A typical price per opening is around $650. Sales have steadily grown, and are up this year. In 2007 referrals and previous customers generated 47% of A.B.E.’s business — a testament to longevity and customer service.
Rapschak says that A.B.E. sales reps don’t often come up against low-price competitors when bidding a job. When they do, reps emphasize “our technicians and their training, the manufacturer we partner with [Gorell Windows], their Energy Star company-of-the-year award, and the awards we’ve won.” When the company surveyed past customers to find out why they’d purchased from A.B.E., fewer than 5% named price as the reason.
NEW KID ON THE BLOCK Meanwhile, near the airport, the phone is ringing at Clear Choice Lehigh Valley, the new kid on the window replacement block.
Joe Andrews once operated an installation business running four crews for two local window companies, among them Window World of Lehigh Valley. He and his wife, Lynn, opened their Clear Choice dealer-ship in March 2007.
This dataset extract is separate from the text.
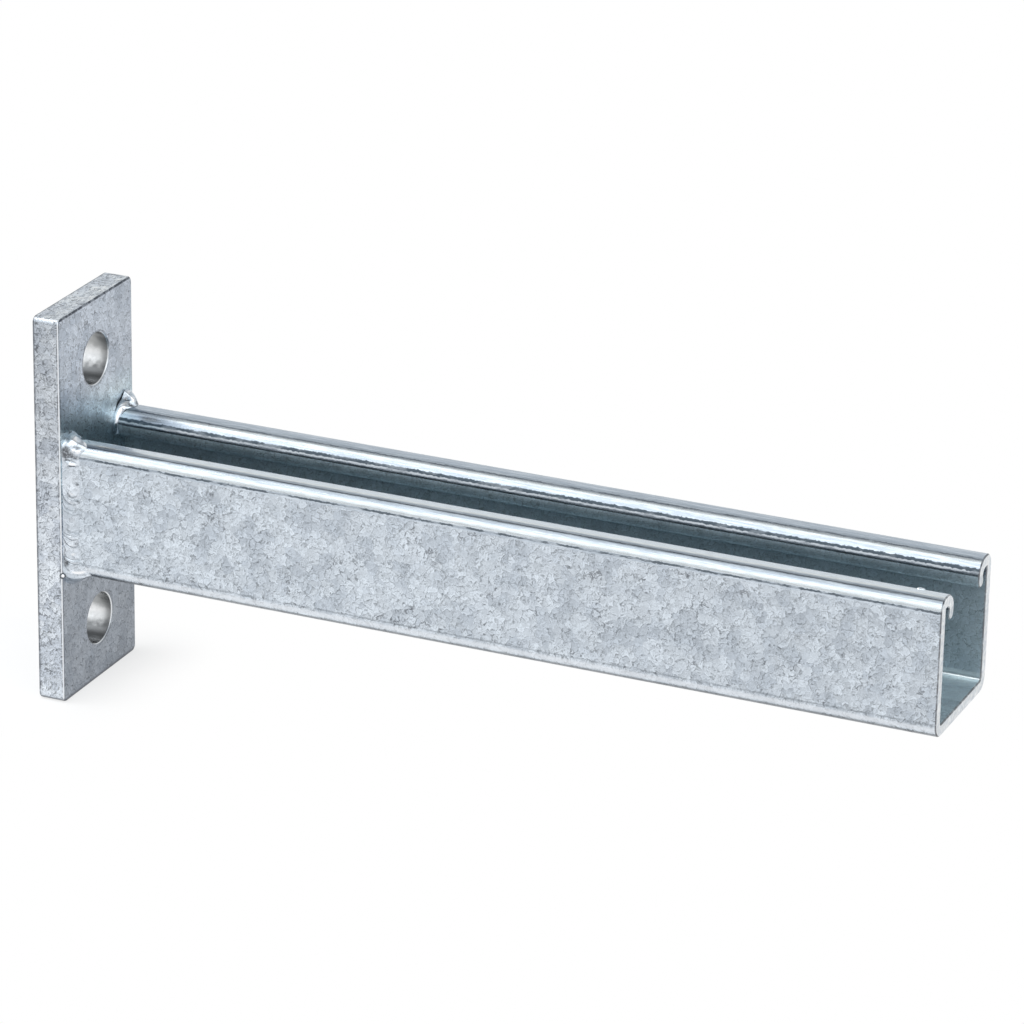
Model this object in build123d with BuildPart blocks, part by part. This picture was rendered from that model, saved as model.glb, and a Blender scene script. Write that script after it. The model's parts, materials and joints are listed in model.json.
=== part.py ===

With his knowledge of the business and 25 years experience as an installer, their numbers began to grow. They now claim to be installing 500 windows per month.
The Andrews credit much of their success to support from corporate. “It’s been awesome,” Joe says, adding that low price is an extremely effective way to attract new customers. “We take the basic window to the homeowner and design it to their needs,” he explains; the buying power of Clear Choice drives down unit cost.
Joe says that he now sees more “little guys,” that is, one-truck operators, offering installed windows at below $300.
Pushing the ad from The Morning Call across the table, his wife, Lynn, shakes her head. “You either love us or you don’t,” she says. —J.C.